(CAD and scene scripts)
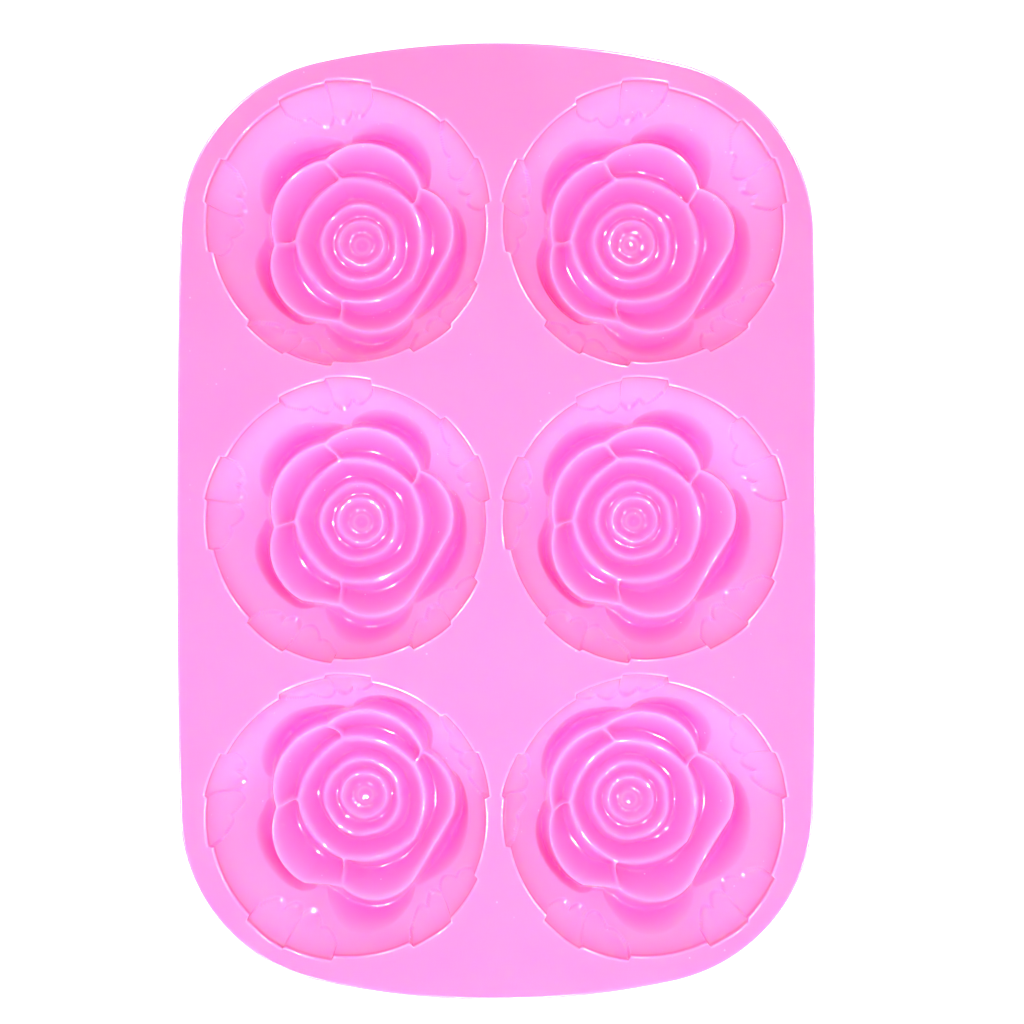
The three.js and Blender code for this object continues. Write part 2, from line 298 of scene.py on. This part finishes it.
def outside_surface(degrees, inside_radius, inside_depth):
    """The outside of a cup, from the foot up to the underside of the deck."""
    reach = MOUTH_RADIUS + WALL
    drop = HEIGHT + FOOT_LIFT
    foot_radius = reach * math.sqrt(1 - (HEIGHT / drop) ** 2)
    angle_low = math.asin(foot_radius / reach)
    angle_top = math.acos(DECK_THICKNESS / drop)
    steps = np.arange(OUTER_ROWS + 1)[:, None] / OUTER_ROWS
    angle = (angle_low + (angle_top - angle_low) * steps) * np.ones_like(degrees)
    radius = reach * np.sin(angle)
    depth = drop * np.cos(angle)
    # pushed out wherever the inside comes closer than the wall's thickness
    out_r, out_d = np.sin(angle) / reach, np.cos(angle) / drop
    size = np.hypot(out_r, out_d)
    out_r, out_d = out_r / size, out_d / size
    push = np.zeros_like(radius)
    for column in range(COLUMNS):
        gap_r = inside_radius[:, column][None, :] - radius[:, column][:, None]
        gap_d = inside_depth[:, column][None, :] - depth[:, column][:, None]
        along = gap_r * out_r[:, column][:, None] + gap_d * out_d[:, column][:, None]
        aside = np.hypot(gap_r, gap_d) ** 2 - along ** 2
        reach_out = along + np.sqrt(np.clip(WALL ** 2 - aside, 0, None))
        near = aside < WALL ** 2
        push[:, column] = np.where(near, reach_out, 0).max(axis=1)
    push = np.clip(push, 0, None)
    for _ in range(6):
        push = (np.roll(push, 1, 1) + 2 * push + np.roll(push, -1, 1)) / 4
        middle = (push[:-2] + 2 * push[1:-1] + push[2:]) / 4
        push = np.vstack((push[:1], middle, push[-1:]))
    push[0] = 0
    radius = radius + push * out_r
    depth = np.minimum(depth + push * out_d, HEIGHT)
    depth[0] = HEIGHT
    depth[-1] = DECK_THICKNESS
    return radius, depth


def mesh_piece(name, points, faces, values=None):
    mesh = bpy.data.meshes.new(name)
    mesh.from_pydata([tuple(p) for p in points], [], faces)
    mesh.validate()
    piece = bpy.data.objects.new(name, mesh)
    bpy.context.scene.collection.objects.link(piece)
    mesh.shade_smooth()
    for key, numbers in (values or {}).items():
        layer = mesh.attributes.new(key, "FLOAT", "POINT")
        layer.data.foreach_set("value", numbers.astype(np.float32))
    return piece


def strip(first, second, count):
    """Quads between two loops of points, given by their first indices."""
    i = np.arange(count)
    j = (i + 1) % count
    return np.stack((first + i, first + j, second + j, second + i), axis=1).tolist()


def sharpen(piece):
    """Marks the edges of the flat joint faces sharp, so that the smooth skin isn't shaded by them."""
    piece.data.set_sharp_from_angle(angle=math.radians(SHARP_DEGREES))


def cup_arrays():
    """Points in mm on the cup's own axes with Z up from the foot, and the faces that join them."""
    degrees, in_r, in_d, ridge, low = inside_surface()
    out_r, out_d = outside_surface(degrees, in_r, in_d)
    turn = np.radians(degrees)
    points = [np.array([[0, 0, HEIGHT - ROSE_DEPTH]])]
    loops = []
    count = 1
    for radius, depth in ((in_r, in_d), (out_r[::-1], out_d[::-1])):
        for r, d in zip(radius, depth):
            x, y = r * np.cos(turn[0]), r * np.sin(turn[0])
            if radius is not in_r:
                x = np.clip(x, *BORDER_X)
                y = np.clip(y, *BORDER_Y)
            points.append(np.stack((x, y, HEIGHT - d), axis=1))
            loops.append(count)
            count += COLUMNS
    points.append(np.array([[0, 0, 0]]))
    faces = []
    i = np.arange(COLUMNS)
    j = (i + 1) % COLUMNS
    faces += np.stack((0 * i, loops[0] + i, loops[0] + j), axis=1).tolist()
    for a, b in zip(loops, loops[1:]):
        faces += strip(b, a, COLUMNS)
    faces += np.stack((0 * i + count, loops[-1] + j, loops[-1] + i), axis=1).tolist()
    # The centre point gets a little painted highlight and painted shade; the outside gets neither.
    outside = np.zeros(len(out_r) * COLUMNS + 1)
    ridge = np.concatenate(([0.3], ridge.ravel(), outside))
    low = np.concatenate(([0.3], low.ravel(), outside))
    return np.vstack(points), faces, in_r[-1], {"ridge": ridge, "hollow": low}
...
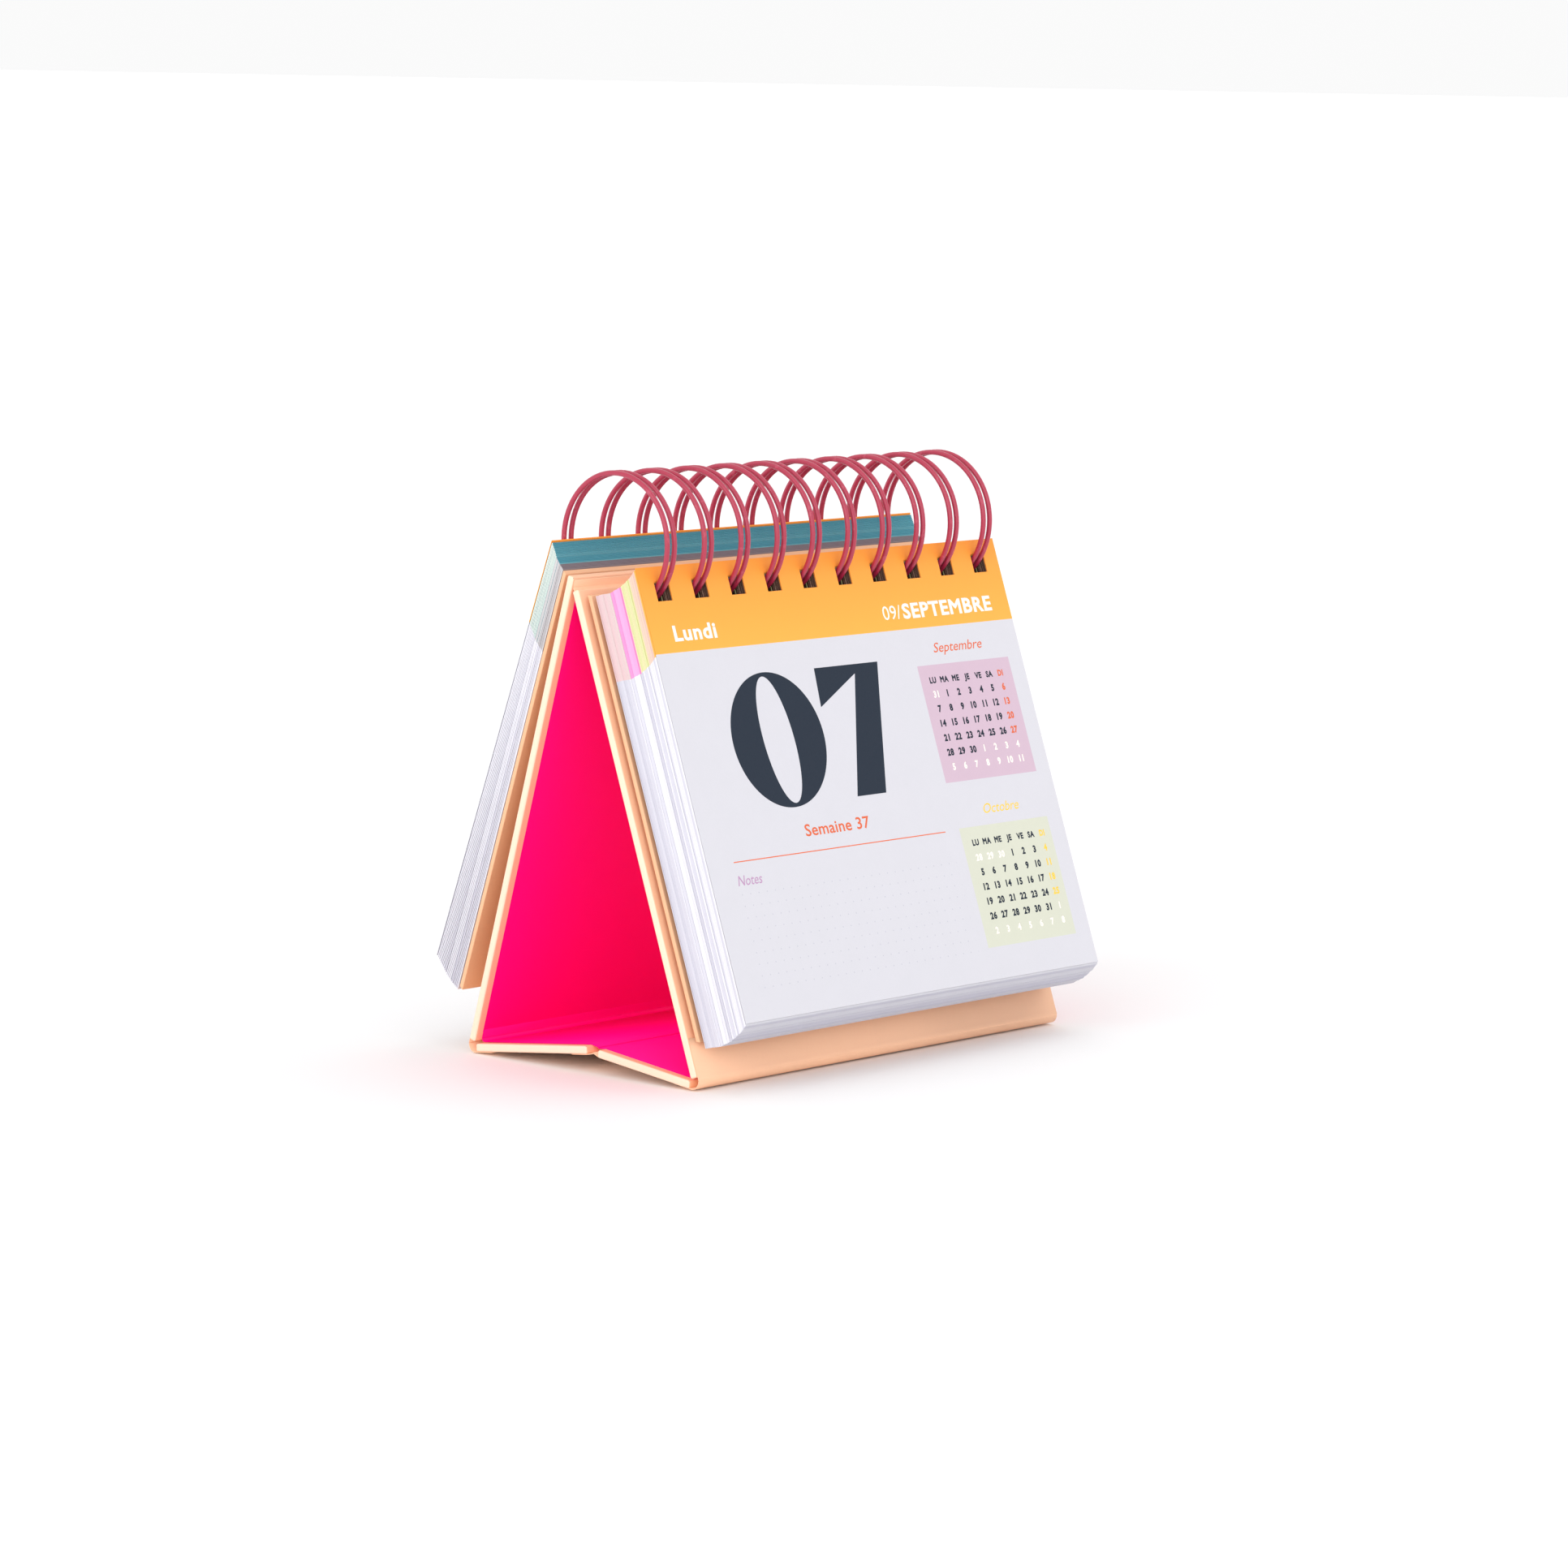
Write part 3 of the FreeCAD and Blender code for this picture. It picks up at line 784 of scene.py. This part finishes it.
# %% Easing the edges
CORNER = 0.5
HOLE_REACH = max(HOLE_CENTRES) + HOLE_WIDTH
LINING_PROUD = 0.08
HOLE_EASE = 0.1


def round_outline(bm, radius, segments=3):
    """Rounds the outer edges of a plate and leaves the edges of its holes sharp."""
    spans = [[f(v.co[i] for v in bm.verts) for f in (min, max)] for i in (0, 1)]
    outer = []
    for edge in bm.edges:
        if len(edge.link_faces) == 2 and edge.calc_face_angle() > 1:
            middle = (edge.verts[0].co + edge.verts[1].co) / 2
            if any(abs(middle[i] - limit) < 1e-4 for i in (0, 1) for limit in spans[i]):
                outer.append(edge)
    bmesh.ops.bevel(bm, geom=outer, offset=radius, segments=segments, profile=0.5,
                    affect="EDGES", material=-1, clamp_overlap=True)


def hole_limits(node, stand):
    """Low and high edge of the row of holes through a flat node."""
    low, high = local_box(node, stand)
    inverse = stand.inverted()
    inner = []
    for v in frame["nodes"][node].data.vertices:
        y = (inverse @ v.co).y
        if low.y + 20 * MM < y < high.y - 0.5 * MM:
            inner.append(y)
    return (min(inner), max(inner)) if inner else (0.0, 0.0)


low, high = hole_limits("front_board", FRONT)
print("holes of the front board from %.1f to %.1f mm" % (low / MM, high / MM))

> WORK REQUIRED
Each line holding "code" must be found and copied.

> TASK OUTPUT
The three.js and Blender code for this object continues. Write part 2, from line 298 of scene.py on. This part finishes it.
Write part 3 of the FreeCAD and Blender code for this picture. It picks up at line 784 of scene.py. This part finishes it.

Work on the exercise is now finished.